La nostra decisione di lasciare la Somalia è stata tra le più dolorose della storia di Msf. Lo scorso anno e nella prima metà del 2013, abbiamo curato circa 50.000 persone al mese. Cioè quasi 2.000 persone ogni singolo giorno. D'ora in poi, molte persone avranno difficoltà a trovare le cure di cui hanno bisogno. Per un'organizzazione di medici, questa è una grande responsabilità.

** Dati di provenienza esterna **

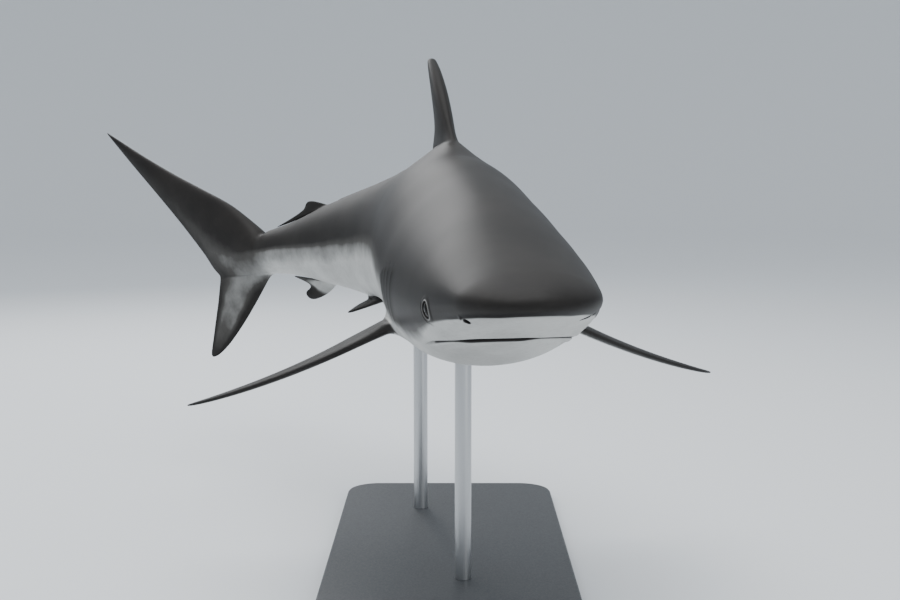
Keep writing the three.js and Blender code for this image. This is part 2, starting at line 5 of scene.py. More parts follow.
import bpy
import numpy as np
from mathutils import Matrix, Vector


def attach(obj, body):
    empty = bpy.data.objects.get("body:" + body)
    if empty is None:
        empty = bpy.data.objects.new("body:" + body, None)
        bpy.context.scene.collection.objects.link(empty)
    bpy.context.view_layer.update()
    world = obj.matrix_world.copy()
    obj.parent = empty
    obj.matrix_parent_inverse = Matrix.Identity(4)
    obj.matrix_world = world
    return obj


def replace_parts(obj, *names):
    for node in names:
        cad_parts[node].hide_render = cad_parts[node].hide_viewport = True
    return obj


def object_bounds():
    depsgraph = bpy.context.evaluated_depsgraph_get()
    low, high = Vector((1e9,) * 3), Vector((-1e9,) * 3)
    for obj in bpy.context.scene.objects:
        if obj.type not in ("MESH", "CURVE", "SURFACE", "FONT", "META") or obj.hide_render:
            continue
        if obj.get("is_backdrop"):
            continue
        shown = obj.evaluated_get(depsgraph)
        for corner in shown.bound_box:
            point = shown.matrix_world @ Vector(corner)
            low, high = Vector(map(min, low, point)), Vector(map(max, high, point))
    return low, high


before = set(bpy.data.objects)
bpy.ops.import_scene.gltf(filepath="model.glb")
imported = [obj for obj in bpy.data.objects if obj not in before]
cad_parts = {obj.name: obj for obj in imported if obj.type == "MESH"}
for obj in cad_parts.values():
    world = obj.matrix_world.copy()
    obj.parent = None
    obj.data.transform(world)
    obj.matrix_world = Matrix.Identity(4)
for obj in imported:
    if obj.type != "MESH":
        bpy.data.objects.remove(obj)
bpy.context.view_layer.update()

# ---------------------------------------------------------------- camera

SENSOR_WIDTH = 36
LENS = 51.49
CAMERA_PLACE = (0.0016, -2.1262, 0.6773)
CAMERA_TILT = 83.57  # degrees, 90 being level
camera = bpy.data.objects.new("camera", bpy.data.cameras.new("camera"))
camera.data.sensor_width = SENSOR_WIDTH
camera.data.lens = LENS
camera.location = CAMERA_PLACE
camera.rotation_euler = (math.radians(CAMERA_TILT), 0, 0)
bpy.context.scene.collection.objects.link(camera)
bpy.context.scene.camera = camera

# ---------------------------------------------------------------- the straight fish
# Points are (side, at, up): to its left, back from the snout and above its axis,
# in percent of its total length.

TOTAL_LENGTH = 2.2
PERCENT = TOTAL_LENGTH / 100
# The way the head points and how far the body rolls, in degrees.
HEADING = 7
ROLL = 0.9
# Each smooth bend of the axis: its degrees, where it starts and where it ends.
TURNS = [(1, 14, 40), (31, 36, 62), (14.6, 58, 80)]
DIPS = [(-1.4, 14, 45), (-7.7, 45, 78)]
AXIS_END = 104

# Cross sections of the body. slope narrows the back, full widens the belly.
STATIONS = np.array([
    # at, half, back, belly, widest, slope, full
    (0, 3.2, 0.95, -0.9, 0, 0.07, 0.13),
    (2, 3.55, 1.25, -1.1, -0.05, 0.07, 0.18),
    (4.3, 4.1, 1.85, -1.6, -0.27, 0.07, 0.27),
    (8.6, 4.9, 3.0, -3.2, -0.76, 0.06, 0.27),
    (12, 5.35, 3.9, -4.4, -1.05, 0.11, 0.16),
    (17, 5.85, 5.1, -5.7, -0.97, 0.25, 0.15),
    (22, 6.1, 6.1, -6.2, -0.66, 0.26, 0.15),
    (28, 6.1, 7.1, -6.3, -0.28, 0.16, 0.11),
    (35, 5.85, 7.6, -6.3, 0, 0.11, 0),
    (42, 5.45, 7.3, -6.1, 0, 0.1, 0),
    (50, 4.75, 6.2, -5.5, 0, 0.1, 0),
    (57, 3.9, 5.0, -4.5, 0, 0.1, 0),
    (63.5, 3.0, 3.85, -3.45, 0, 0.1, 0),
    (69, 2.2, 2.75, -2.4, 0, 0.1, 0),
    (73.6, 1.6, 2.2, -1.85, 0, 0.1, 0),
])
NOSE_LENGTH = 3.2
STOCK_END = 73.6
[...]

In Kenya, questo contribuisce a diminuire ancora di più la possibilità di un ritorno anticipato per le centinaia di migliaia di rifugiati somali. Msf continua a portare avanti l'assistenza medica ai rifugiati in Kenya ed Etiopia, ma in un ambiente di sicurezza (per i nostri pazienti e per il personale) che è poco meglio di quanto non fosse nella stessa Somalia.

Finché chi ha qualsiasi tipo di potere o di influenza in Somalia non dimostrerà di avere a cuore le cure mediche per le persone nei loro vari territori, finché non rispetterà coloro che prendono enormi rischi personali per fornire tali cure, Msf non potrà tornare in Somalia. (http://www.huffingtonpost.it/konstantinos-moschochoritis/perche-medici-senza-frontiere-ha-deciso-di-lasciare-la-somalia_b_3802717.html?utm_hp_ref=tw)

Questo articolo è stato pubblicato sul giornale The Standard in Kenya il 20 agosto.